How has England changed since 1994?
Twenty years ago Will Self wrote a long essay about English culture: how has the nation changed since then? And do the old cherished ideas of Englishness bear any resemblance to reality?
• Read Will Self's original 1994 article
• Read Will Self's original 1994 article
Nearly 20 years ago I wrote an essay for the Guardian on English culture– and by extension, Englishness. I entitled it "The Valley of the Corn Dollies". Returning to it and the consciousness it exhibits I am struck by the many obvious continuities – the sense I have of Englishness enduring – but also by the transformations that have taken place in England, and by extension within English identity, over the last two decades, and that were quite unforeseen by me.

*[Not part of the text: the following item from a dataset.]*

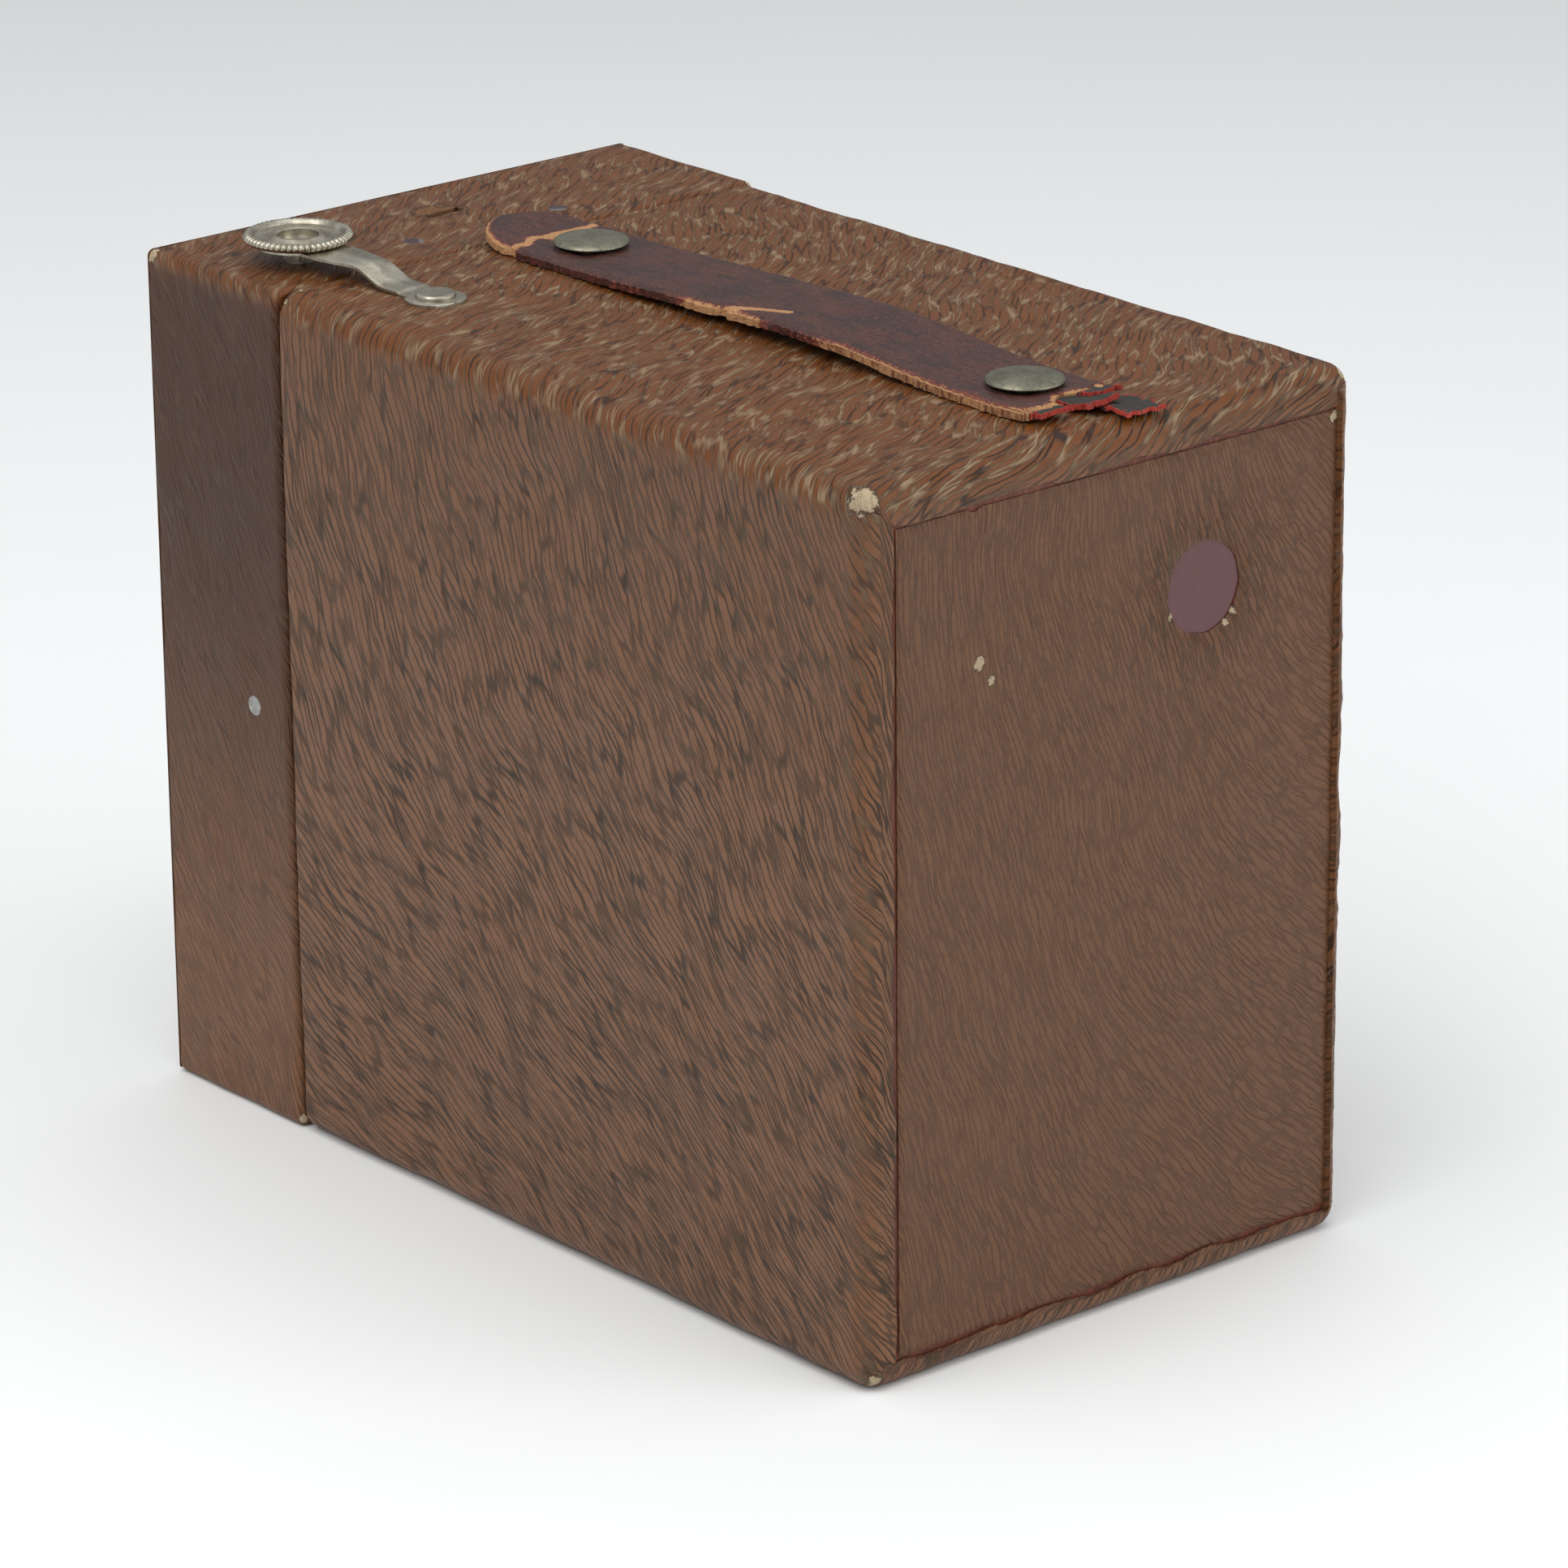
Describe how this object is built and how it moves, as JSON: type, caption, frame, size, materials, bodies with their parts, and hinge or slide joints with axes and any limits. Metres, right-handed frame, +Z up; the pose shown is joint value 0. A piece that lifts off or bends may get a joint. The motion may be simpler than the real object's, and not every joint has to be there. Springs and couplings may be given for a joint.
{
  "type": "box camera",
  "caption": "Leather-covered wooden box camera: side-hinged front section with spring latch, carrying strap, red film window, lens, shutter and roll-film transport inside.",
  "frame": {"origin": "middle of the base on the surface it stands on, halfway from lens end to back and from side to side", "axes": "+Z up; +Y from the lens end to the back with the red window; X across, with the latch on the +X side and the hinges and winding key on the -X side"},
  "size_m": [0.137, 0.2169, 0.1809],
  "materials": {
    "board": "stained mahogany, matt",
    "case_leather": "long-grained brown leather, waxy",
    "back_leather": "fine-grained brown leather, matt",
    "front_leather": "long-grained brown leather, waxy",
    "red_celluloid": "dusty ruby celluloid",
    "nickel": "worn nickel plate",
    "dull_nickel": "tarnished nickel plate",
    "strap_leather": "dark maroon strap leather, worn edges",
    "blackened_metal": "dead black lacquer",
    "brass": "lacquered brass",
    "steel": "plain steel",
    "spool_wood": "turned beech",
    "film_paper": "red and black backing paper",
    "optical_glass": "polished",
    "ground_glass": "ground",
    "mirror": "silvered"
  },
  "bodies": {
    "case": {"case_top_board": "board", "case_base_board": "board", "case_left_board": "board", "case_right_board": "board", "case_back_board": "board", "case_leather": "case_leather", "case_base_leather": "case_leather", "back_leather": "back_leather", "red_window": "red_celluloid", "tripod_bush": "brass", "mouth_frame": "blackened_metal", "light_cone": "blackened_metal", "film_gate": "blackened_metal", "transport_pins": "steel", "film_strip": "film_paper", "key_bush": "nickel", "strap_studs": "dull_nickel", "stud_nuts": "steel", "latch_foot": "nickel", "latch_rivet": "nickel", "hinge_case_leaves": "nickel", "hinge_pins": "steel", "hinge_case_screws": "steel"},
    "front_section": {"front_top_rim": "board", "front_base_rim": "board", "front_side_rims": "board", "front_board": "board", "front_leather": "front_leather", "front_face_leather": "front_leather", "front_base_leather": "front_leather", "lens_board": "board", "lens_screws": "steel", "lens_barrel": "brass", "lens_glass": "optical_glass", "lens_ring": "brass", "shutter_plate": "blackened_metal", "plate_pillars": "brass", "shutter_pivots": "steel", "lever_spring": "blackened_metal", "stop_guides": "blackened_metal", "front_ring": "nickel", "latch_stud": "nickel", "finder_lens": "optical_glass", "finder_screen": "ground_glass", "finder_mirror": "mirror", "hinge_front_leaves": "nickel", "hinge_front_screws": "steel"},
    "latch": {"latch_arm": "nickel", "latch_ring": "nickel"},
    "strap": {"strap": "strap_leather"},
    "winding_key": {"winding_key": "nickel"},
    "take_up_spool": {"take_up_spool": "spool_wood", "take_up_film": "film_paper"},
    "supply_spool": {"supply_spool": "spool_wood", "supply_film": "film_paper"},
    "upper_roller": {"upper_roller": "steel"},
    "lower_roller": {"lower_roller": "steel"},
    "shutter_lever": {"shutter_lever": "blackened_metal"},
    "shutter_disc": {"shutter_disc": "blackened_metal"},
    "stop_slide": {"stop_slide": "blackened_metal"}
  },
  "joints": [
    {"name": "front_hinge", "type": "hinge", "parent": "case", "child": "front_section", "pos_m": [-0.0634, -0.065, 0.0875], "axis": [0, 0, -1], "range_deg": [0, 95]},
    {"name": "latch_flex", "type": "hinge", "parent": "case", "child": "latch", "pos_m": [0.041, -0.047, 0.1757], "axis": [-1, 0, 0], "range_deg": [-2.5, 12], "stiffness_Nm_per_rad": 0.4},
    {"name": "strap_slide", "type": "slide", "parent": "case", "child": "strap", "axis": [0, 1, 0], "range_m": [-0.0018, 0.0018]},
    {"name": "key_turn", "type": "hinge", "parent": "case", "child": "winding_key", "pos_m": [-0.062, -0.042, 0.151], "axis": [-1, 0, 0], "continuous": true},
    {"name": "take_up_turn", "type": "hinge", "parent": "case", "child": "take_up_spool", "pos_m": [0, -0.042, 0.151], "axis": [-1, 0, 0], "continuous": true},
    {"name": "supply_turn", "type": "hinge", "parent": "case", "child": "supply_spool", "pos_m": [0, -0.042, 0.024], "axis": [-1, 0, 0], "continuous": true},
    {"name": "upper_roller_turn", "type": "hinge", "parent": "case", "child": "upper_roller", "pos_m": [0, 0.0944, 0.1565], "axis": [-1, 0, 0], "continuous": true},
    {"name": "lower_roller_turn", "type": "hinge", "parent": "case", "child": "lower_roller", "pos_m": [0, 0.0944, 0.0185], "axis": [-1, 0, 0], "continuous": true},
    {"name": "shutter_lever_turn", "type": "hinge", "parent": "front_section", "child": "shutter_lever", "pos_m": [-0.036, -0.0851, 0.09], "axis": [0, 1, 0], "range_deg": [-24, 0]},
    {"name": "shutter_disc_turn", "type": "hinge", "parent": "front_section", "child": "shutter_disc", "pos_m": [0, -0.0822, 0.0675], "axis": [0, 1, 0], "range_deg": [-120.5, 0.5]},
    {"name": "stop_pull", "type": "slide", "parent": "front_section", "child": "stop_slide", "axis": [0, 0, 1], "range_m": [0, 0.036]}
  ],
  "couplings": [
    {"joint": "take_up_turn", "follows": "key_turn", "ratio": 1},
    {"joint": "supply_turn", "follows": "key_turn", "ratio": 1},
    {"joint": "upper_roller_turn", "follows": "key_turn", "ratio": 2.5},
    {"joint": "lower_roller_turn", "follows": "key_turn", "ratio": 2.5},
    {"joint": "shutter_disc_turn", "follows": "shutter_lever_turn", "ratio": 5}
  ]
}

Not that in 1994 I was in the business of writing futurology, still, any attempt to fix a culture in time must pay due heed to the particular nature of its fluxions. This lack of foresight is also matched by the essay's comparable lack of hindsight; I don't mean by this that it displays no concern with where the ideas and practices associated with Englishness may have come from, only that as its author I seem to have had little precise sense of their evolutionary timescale. This is understandable, I suppose; the concerns of a 32-year-old are, one hopes, different from those of a quinquagenarian. I say "one hopes", although the very adoption of the impersonal first person and the continuous present relocates the aspiration to a nebulous cultural realm, not this England at the beginning of this particular year: the 2014th of the Common Era.